Start

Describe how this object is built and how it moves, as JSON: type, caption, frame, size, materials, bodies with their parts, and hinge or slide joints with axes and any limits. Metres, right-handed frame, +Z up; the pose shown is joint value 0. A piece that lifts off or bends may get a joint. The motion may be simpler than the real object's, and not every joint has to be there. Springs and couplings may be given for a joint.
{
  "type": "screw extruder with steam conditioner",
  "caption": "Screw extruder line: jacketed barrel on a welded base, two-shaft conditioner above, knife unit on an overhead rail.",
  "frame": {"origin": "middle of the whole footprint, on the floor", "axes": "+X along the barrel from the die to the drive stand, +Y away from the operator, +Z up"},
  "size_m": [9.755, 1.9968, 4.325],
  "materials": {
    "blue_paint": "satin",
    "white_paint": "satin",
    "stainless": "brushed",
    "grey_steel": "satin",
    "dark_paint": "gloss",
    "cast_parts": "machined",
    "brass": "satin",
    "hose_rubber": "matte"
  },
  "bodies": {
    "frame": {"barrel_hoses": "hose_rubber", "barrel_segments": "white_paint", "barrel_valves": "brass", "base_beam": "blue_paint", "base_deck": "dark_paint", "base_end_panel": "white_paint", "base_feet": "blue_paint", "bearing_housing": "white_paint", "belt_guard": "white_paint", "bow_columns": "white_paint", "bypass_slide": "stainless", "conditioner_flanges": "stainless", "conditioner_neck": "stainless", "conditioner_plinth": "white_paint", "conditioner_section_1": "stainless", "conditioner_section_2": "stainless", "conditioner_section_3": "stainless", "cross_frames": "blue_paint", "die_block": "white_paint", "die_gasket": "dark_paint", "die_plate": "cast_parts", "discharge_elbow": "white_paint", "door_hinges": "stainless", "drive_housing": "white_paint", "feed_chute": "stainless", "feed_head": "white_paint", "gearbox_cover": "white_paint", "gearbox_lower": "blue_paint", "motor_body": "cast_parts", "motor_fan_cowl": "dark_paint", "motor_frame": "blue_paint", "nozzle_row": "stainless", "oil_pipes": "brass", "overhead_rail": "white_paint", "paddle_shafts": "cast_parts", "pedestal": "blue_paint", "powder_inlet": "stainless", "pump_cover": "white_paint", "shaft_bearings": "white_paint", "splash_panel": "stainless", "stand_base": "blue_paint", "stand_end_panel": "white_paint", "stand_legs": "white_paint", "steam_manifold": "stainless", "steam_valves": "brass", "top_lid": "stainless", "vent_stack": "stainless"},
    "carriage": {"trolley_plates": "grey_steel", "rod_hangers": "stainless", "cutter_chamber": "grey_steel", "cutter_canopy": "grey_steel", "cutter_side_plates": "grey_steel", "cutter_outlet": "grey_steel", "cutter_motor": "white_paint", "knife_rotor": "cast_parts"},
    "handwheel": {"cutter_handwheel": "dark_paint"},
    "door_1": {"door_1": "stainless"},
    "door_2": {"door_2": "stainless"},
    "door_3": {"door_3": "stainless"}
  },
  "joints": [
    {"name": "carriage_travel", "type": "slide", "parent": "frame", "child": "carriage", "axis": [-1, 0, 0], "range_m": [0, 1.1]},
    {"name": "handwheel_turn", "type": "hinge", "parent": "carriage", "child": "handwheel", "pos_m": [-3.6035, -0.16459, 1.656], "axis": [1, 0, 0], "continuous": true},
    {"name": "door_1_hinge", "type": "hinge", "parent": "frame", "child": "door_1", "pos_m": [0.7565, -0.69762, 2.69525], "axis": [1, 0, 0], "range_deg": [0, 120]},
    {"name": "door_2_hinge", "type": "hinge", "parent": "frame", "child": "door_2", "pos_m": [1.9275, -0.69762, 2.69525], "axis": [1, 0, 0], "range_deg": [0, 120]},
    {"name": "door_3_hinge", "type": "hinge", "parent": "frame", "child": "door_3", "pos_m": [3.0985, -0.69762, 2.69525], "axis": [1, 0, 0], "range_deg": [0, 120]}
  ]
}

End

*DIRECTIONS FOR THIS TASK:* Find the word "joints" in the data and copy out each line where it turns up.

*SOLUTION FOR THIS TASK:*
Describe how this object is built and how it moves, as JSON: type, caption, frame, size, materials, bodies with their parts, and hinge or slide joints with axes and any limits. Metres, right-handed frame, +Z up; the pose shown is joint value 0. A piece that lifts off or bends may get a joint. The motion may be simpler than the real object's, and not every joint has to be there. Springs and couplings may be given for a joint.
  "joints": [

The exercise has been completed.